What exactly is an “event set” in this context? I don’t think a hypothesis would necessarily correspond to a particular set of events that it permitted, but rather its own probability distribution over which events you would be more likely to see under that hypothesis. In that sense, an event set with no probabilities attached would not be enough to specify which hypothesis you were talking about, because multiple hypotheses could correspond to the same set of permitted events despite assigning very different probabilities to each of those events occurring.
A hypothesis corresponds to an “event” in Kolmogorov probability theory.
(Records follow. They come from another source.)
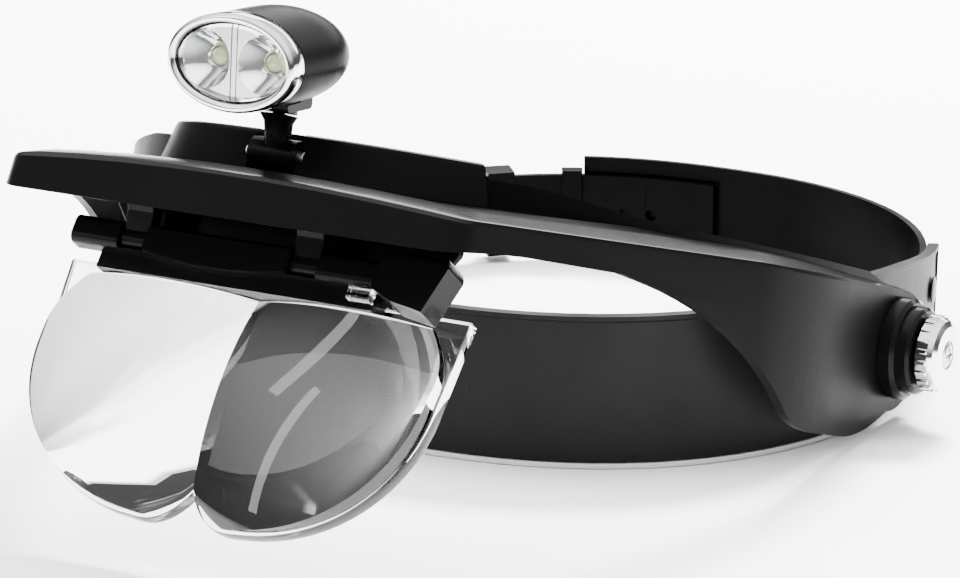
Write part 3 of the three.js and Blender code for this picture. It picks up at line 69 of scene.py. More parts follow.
# %% One socket, with arithmetic
class Wire:
    """An output socket that can be added, multiplied and so on."""

    def __init__(self, finish, socket):
        self.finish = finish
        self.socket = socket

    def math(self, operation, first, second):
        return self.finish.node("ShaderNodeMath", {"operation": operation}, {0: first, 1: second})

    def __add__(self, other):
        return self.math("ADD", self, other)

    def __radd__(self, other):
        return self.math("ADD", other, self)

    def __sub__(self, other):
        return self.math("SUBTRACT", self, other)

    def __rsub__(self, other):
        return self.math("SUBTRACT", other, self)

    def __mul__(self, other):
        return self.math("MULTIPLY", self, other)

    def __rmul__(self, other):
        return self.math("MULTIPLY", other, self)

# %% One material, with one way to add a node
class Finish:
    """A material with a Principled shader, and one method that makes any other node."""

    def __init__(self, name, **values):
        self.material = bpy.data.materials.new(name)
        self.material.use_nodes = True
        self.tree = self.material.node_tree
        self.shader = self.tree.nodes["Principled BSDF"]
        for key, value in values.items():
            self.set(key.replace("_", " "), value)

    def node(self, kind, settings=None, values=None, output=0):
        made = self.tree.nodes.new(kind)
        for key, value in (settings or {}).items():
            setattr(made, key, value)
        for key, value in (values or {}).items():
            self.feed(made.inputs[key], value)
        return Wire(self, made.outputs[output])

    def feed(self, socket, value):
        if isinstance(value, Wire):
            self.tree.links.new(value.socket, socket)
        elif isinstance(value, tuple) and len(value) == 3 and socket.type == "RGBA":
            socket.default_value = (*value, 1)
        else:
            socket.default_value = value

    def set(self, name, value):
        self.feed(self.shader.inputs[name], value)

    def place(self):
        """Where a point lies on the piece, in metres."""
        return self.node("ShaderNodeTexCoord", output="Object")

    def grain(self, scale, detail=2.0, at=None):
        values = {"Vector": at or self.place(), "Scale": scale, "Detail": detail}
        return self.node("ShaderNodeTexNoise", {"noise_dimensions": "3D"}, values)

    def between(self, value, low, high, low_out, high_out):
        values = {"Value": value, "From Min": low, "From Max": high, "To Min": low_out, "To Max": high_out}
        return self.node("ShaderNodeMapRange", {"clamp": True}, values)

    def blend(self, share, first, second):
        values = {0: share, 6: first, 7: second}
        return self.node("ShaderNodeMix", {"data_type": "RGBA"}, values, output=2)

    def bump(self, height, depth, strength=1.0):
        values = {"Height": height, "Distance": depth, "Strength": strength}
        self.set("Normal", self.node("ShaderNodeBump", None, values))


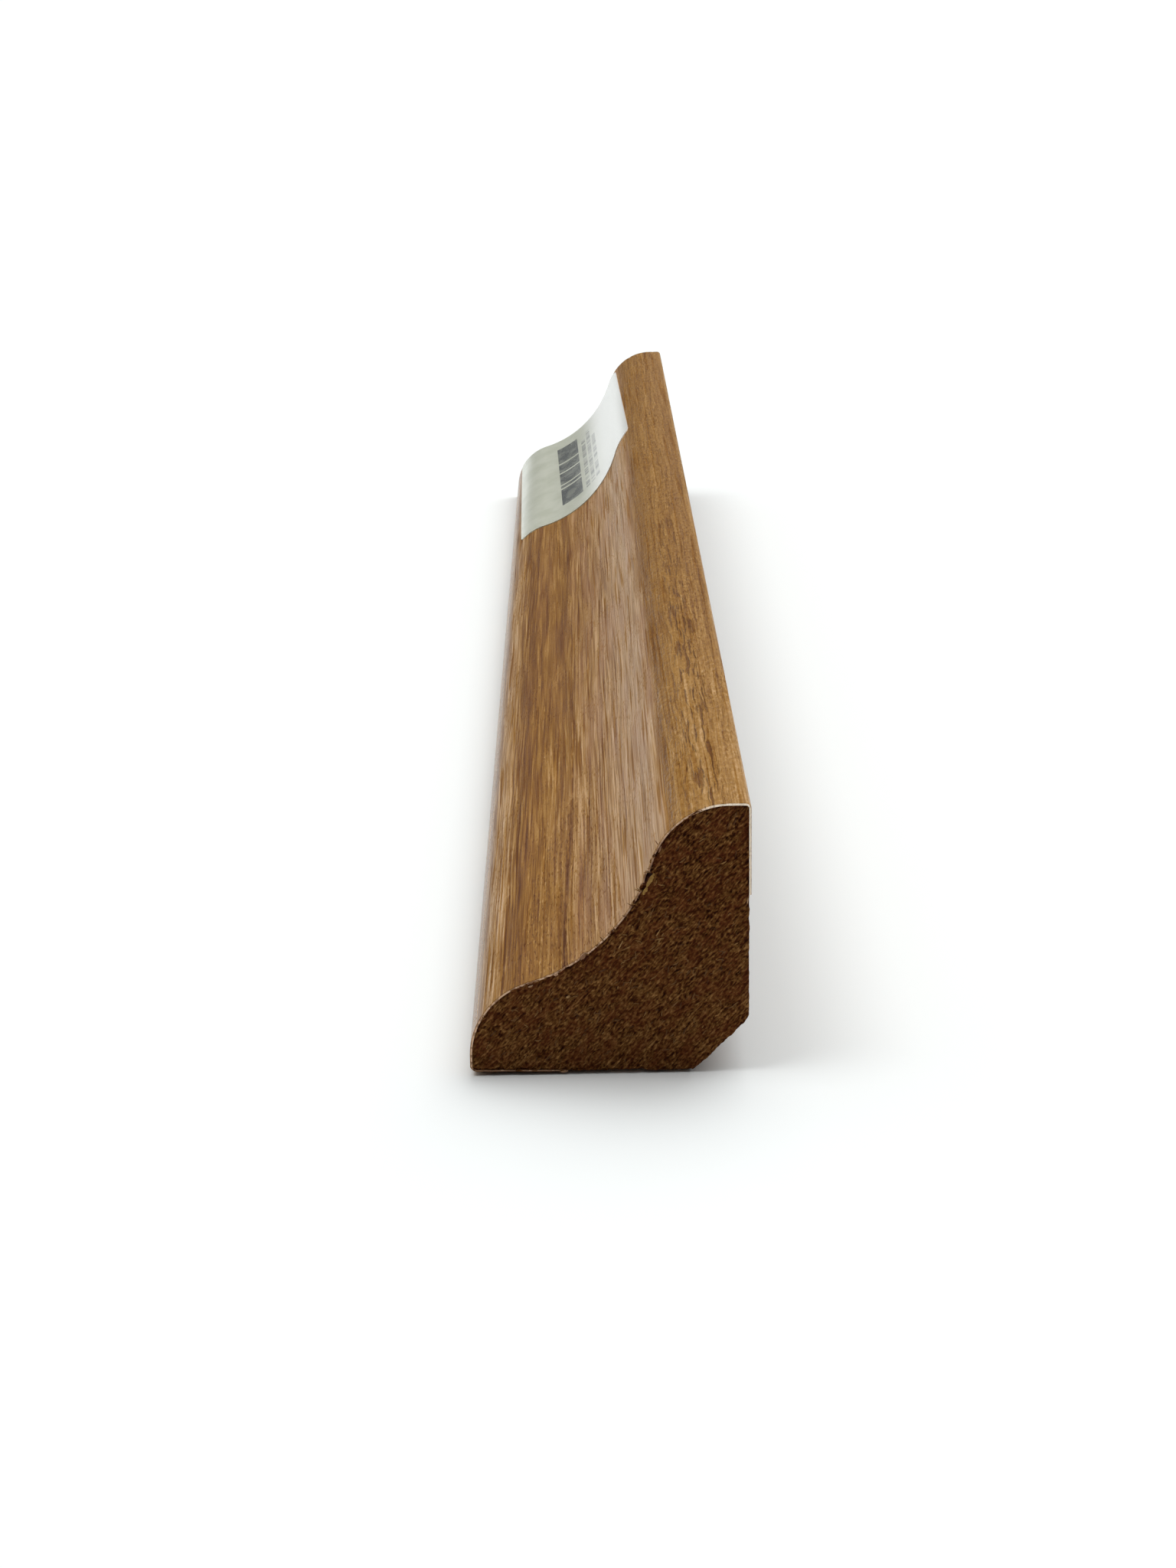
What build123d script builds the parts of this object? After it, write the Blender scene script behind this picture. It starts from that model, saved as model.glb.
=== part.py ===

Such an event is the set of mutually exclusive and exhaustive “outcomes” under which the hypothesis is true. An outcome is basically a possible world. So a hypothesis can be thought of as the set of (or the disjunction of) possible worlds in which the hypothesis is true. So the probability of an event/hypothesis is exactly the sum of the probabilities of its outcomes.
That being said, this way of seeing things is problematic, since most hypotheses are true in infinitely many “possible worlds”. It is not clear how we could sum infinitely many probabilities. And if we don’t use possible worlds as outcomes, but use arbitrary DNFs, the decomposition (partition) becomes non-unique, because outcomes are no longer distinguishable from normal events. Possible worlds at least have the special feature of being “atomic” in the sense that they can’t be decomposed into mutually exclusive and exhaustive disjuncts.
Ideally we would want finitely many non-arbitrary outcomes for each hypothesis. Then we could apply the principle of indifference, assign equal probabilities, and create the sum. But that doesn’t seem to work.
So the whole disjunctive approach seems not exactly promising. An alternative is Wittgenstein-style logical atomism, which supposes there are something like “atomic propositions”, presumably about sense data, which are all independent of each other. Hypotheses/events are then supposed to be logical combinations of these. This approach is riddled with technical difficulties as well, it is unclear how it could be made precise.